Another subject I want to discuss is market manipulation. This subject is becoming quite a hot topic recently as cards like Thrun, the Last Troll, Shallow Grave, Bloodhall Ooze, and Hall of the Bandit Lord have exploded in price in a few short days. Sometimes there's justification for jumps (such as Boros Reckoner), but more often than not someone is trying to corner the market with the sole purpose of buying tons and selling into the hype.
This is different from speculation (which is what most of us on QS do) for two main reasons. When you speculate on a card you understand its potential and you feel that it is currently undervalued or will increase over time. When you corner the market your sole goal is to generate hype for a card so you can sell into that hype. This is pure market manipulation which in the stock world is illegal and banks heavily on the lemming-like behavior of the masses. It's unethical and dangerous as it leads to stores cracking down on legitimate speculation as individual stores can't tell the difference between long-term speculation and market manipulation; they see one person buying them out (or buying a lot) of one card and don't know what they're up to.

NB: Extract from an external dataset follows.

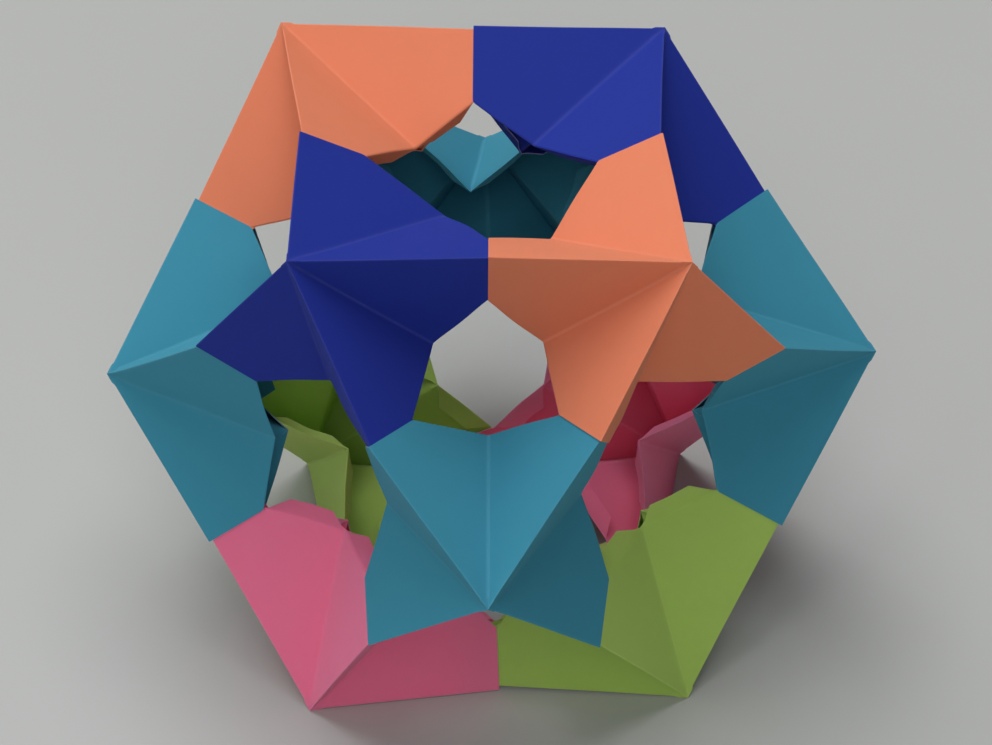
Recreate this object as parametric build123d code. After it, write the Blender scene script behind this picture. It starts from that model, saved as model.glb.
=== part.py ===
"""Kusudama paper ball: twelve folded sheets of paper, one at each corner of a cuboctahedron.

Every sheet has four mountain folds, its ridges, that run from its corner of the ball to the middle
of the four edges that meet there. A valley fold sinks the paper between each two ridges, so the sheet
stands up as a four-armed star. Where two arms meet, one sheet ends and the other carries on beneath
it as a tab. The edges that look into the windows are turned inwards as narrow hems.

Sizes are in millimetres. The ball stands on one of its square faces: the origin is on the table below
the middle of the ball, +Z is up and the front looks towards -Y.
"""

import os
from math import cos, radians, sin, sqrt

from build123d import *

# The ball and its paper
EDGE = 87.5                 # from one corner of the ball to the next
PAPER = 0.25                # thickness of one sheet
SLIP = 0.1                  # room between a tab and the sheet that covers it

# One folded sheet
ARM_HALF_WIDTH = 16.6       # from a ridge to the side of its arm, where the arm ends
VALLEY_LENGTH = 44.6        # from the corner along a valley to the window
VALLEY_ANGLE = 45.0         # paper between a ridge and the valley beside it, in degrees
TAB_LENGTH = 9.0            # how far a tab reaches beneath the next sheet
TAB_INSET = 1.6             # how far a tab's side stands back from the side of its arm
TAB_TAPER = 2.5             # how much further it stands back at the tab's far end
HEM_WIDTH = 4.5             # paper turned in along a window
HEM_FOLD = 118.0            # how far most hems are turned in, in degrees

# The one sector whose paper is cut back less: the sheet, and the two sheets beside the sector
FULL_SECTOR = ("top_front_left", {"top_front_right", "top_back_left"})
FULL_VALLEY_LENGTH = 51.6

# The sheets whose hems are pressed further in, or have sprung further open
HEM_FOLDS = {
    "bottom_front_left": 92.0,
    "bottom_front_right": 88.0,
    "middle_back": 150.0,
    "bottom_back_left": 150.0,
    "bottom_back_right": 150.0,
}

# How far the folds push each joint off the straight edge, towards the square face beside it
LEAN = 4.8
LEANS = {
    ("top_front_left", "top_back_left"): 4.6,
    ("top_front_right", "top_back_right"): 4.1,
    ("top_front_left", "middle_left"): 6.2,
    ("top_front_right", "middle_right"): 9.4,
    ("middle_front", "bottom_front_left"): 7.6,
    ("middle_front", "bottom_front_right"): 3.1,
    ("top_front_left", "middle_front"): 4.7,
    ("top_front_right", "middle_front"): 3.1,
    ("top_front_left", "top_front_right"): 1.3,
}

# The sheets that each sheet lies on: it ends on top of them, and their tabs run beneath it
LIES_ON = {
    "top_front_left": ["top_back_left", "middle_left"],
    "top_front_right": ["top_front_left", "middle_front", "top_back_right", "middle_right"],
    "top_back_left": ["middle_back"],
    "top_back_right": ["top_back_left"],
    "middle_front": ["top_front_left", "bottom_front_left", "bottom_front_right"],
    "middle_right": ["top_back_right", "bottom_front_right"],
    "middle_back": ["top_back_right", "bottom_back_left"],
    "middle_left": ["top_back_left", "bottom_front_left"],
    "bottom_front_left": ["bottom_front_right", "bottom_back_left"],
    "bottom_front_right": ["bottom_back_right"],
    "bottom_back_left": ["middle_left", "bottom_back_right"],
    "bottom_back_right": ["middle_right", "middle_back"],
}

# The ball is folded by hand, and is not quite even: how far each corner is off its even place
CORNER_SHIFTS = {
    "top_front_left": (-0.25, 0.5, 0.5),
    "top_front_right": (0.25, -1.0, -1.0),
    "top_back_left": (-1.75, 1.5, 2.0),
    "top_back_right": (-2.75, -0.5, -0.5),
    "middle_front": (-2.25, 0, 0),
    "middle_right": (-0.75, 0.5, 0.5),
    "middle_left": (0.75, 0, 0),
    "bottom_front_left": (0.75, -2.5, 0),
    "bottom_front_right": (-1.25, -1.5, 0),
}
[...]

When you speculate you take on the risk of the card not panning out or losing value, which (to me) justifies any profits you may make doing so. However, when you manipulate the market you take on very little risk as you have no intention of holding onto the cards, but simply want to jump the price up by creating artificial demand and unloading before the market has time to correct itself.
What scares me the most is that so many players don't see this as wrong. They feel that because other people just jump on the bandwagon it's their own fault. While I do agree that one should always research a card's potential before blindly going in on a speculation target, that is not actually justification for manipulating the market for your own benefit. I truly hope that people on QS are not the ones behind some of these jumps because this sort of tactic will eliminate the ability to speculate altogether. More stores are placing four-card limits on orders, which means that in order to speculate one will have to do multiple orders (if they'll even allow that) and pay more for shipping and lose out on ethical profits derived from properly recognizing a card's potential.
So for all those who enjoy sharking trades or market manipulation; please take some time to actually think about the consequences of your actions.